Students’ work will be displayed at No Legacy || Literatura Electrónica, an electronic literature exhibit in Doe Library’s Brown Gallery from March to August 2016.

To learn about the other courses that have been funded by this great program, visit http://digitalhumanities.berkeley.edu/funded-coursesprojects

ELECTRONIC LITERATURE: A CRITICAL WRITING & MAKING COURSE (SPRING 2016)
ALEX SAUM-PASCUAL

Trying to bridge the gap between artists and critics, or between creators and more traditional humanities scholars, Electronic Literature: A Critical Writing & Making Course is an undergraduate class that engages in the critical making of digital literature together with the analysis and writing of scholarly essays on related topics. Electronic Literature: A Critical Writing & Making Course is a hybrid course that combines humanities literary analysis with the teaching of basic programming skills, DH tools and methods.

Electronic Literature: A Critical Writing & Making Course would be a special topics, upper division, undergraduate writing class, where students learn how to write and talk about electronic literature (e.g. hypertext novels, kinetic poetry, automatic generators, social media fictions, etc). Not only will they be able to critique and analyze electronic art and literature learning the specific terminology and theoretical frameworks, but also they will gain the skills to build their own digital art pieces in a collaborative workshop setting. Thus, Electronic Literature: A Critical Writing & Making Course would be a semester long course that incorporates academic research tools and resources, and practical, hands-on work.

The course would be divided in two modules: critical writing and critical making. The first module deals mainly with improving students writing skills and critical analysis on aspects particular to electronic literature: changes in authorship models (cyborg authorship and posthumanism, for example), questions of originality (unoriginal genius, remix, etc), challenges in textual ontology (code ontology vs. print ontology), among others. It will improve students reading and writing skills in Spanish through the reading and writing of critical essays both in English and Spanish.
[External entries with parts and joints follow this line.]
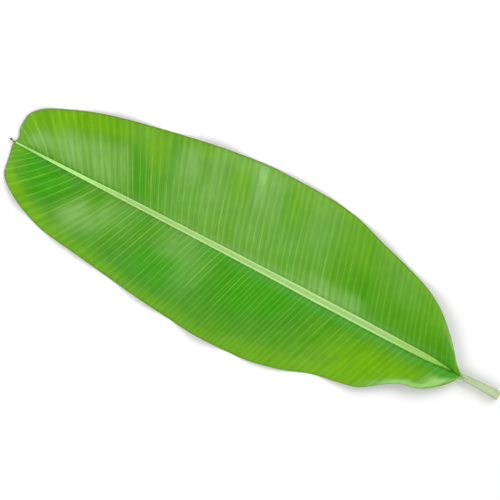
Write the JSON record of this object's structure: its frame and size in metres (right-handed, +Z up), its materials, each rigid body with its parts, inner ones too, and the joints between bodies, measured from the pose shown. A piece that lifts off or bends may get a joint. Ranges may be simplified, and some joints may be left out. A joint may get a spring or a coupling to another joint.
{
  "type": "banana leaf",
  "caption": "Whole fresh banana leaf lying face up, with a wavy margin, raised lateral ribs, a channelled midrib with a keel below, and a short cut petiole.",
  "frame": {"origin": "centre of the leaf's bounding box in plan, on the surface that the leaf lies on", "axes": "+X along the midrib towards the tip, +Y to the left half as seen from above with the tip ahead, +Z up out of the upper face"},
  "size_m": [0.897, 0.3014, 0.0299],
  "materials": {
    "leaf": "fresh green leaf with a soft waxy sheen, paler along the midrib and the petiole"
  },
  "bodies": {
    "root": {"banana_leaf": "leaf"}
  },
  "joints": []
}
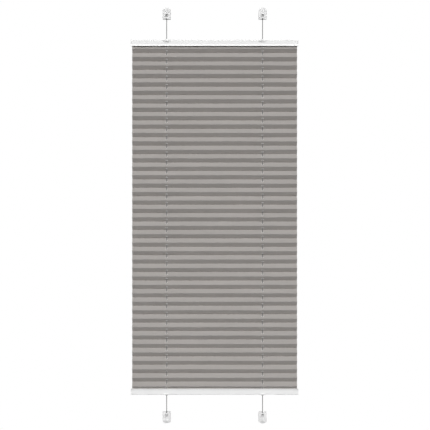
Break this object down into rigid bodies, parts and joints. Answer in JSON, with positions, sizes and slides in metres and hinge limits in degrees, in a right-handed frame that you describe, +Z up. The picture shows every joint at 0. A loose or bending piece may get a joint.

These written assignments will exercise students’ presentational and analytical skills. Nonetheless, the course will be taught mostly in Spanish, adapting students’ course work to their needs. Those students taking the class to fulfill their Spanish major or minor requirements will write their critical essays in Spanish, while those coming from outside the department can opt to write in English. This would expand the scope of the class and may help with the recruiting of majors.

The writing of Electronic Literature is an interdisciplinary endeavor, and different genres require different skills. Hence, the second module of the class incorporates the learning of DH tools and methods related to different E-Lit genres: Kinetic Poetry, Permutators and Generators, Hypertext Narratives, Geo-Location Literature, and Social Media Fictions. All students will be introduced to each genre’s main tools, languages and their poetic and artistic applications and history, but they will specialize in one in particular for their final projects. By workshopping their own creative pieces, students gain scholarly insights only obtained by engaging in this type of practice-based research.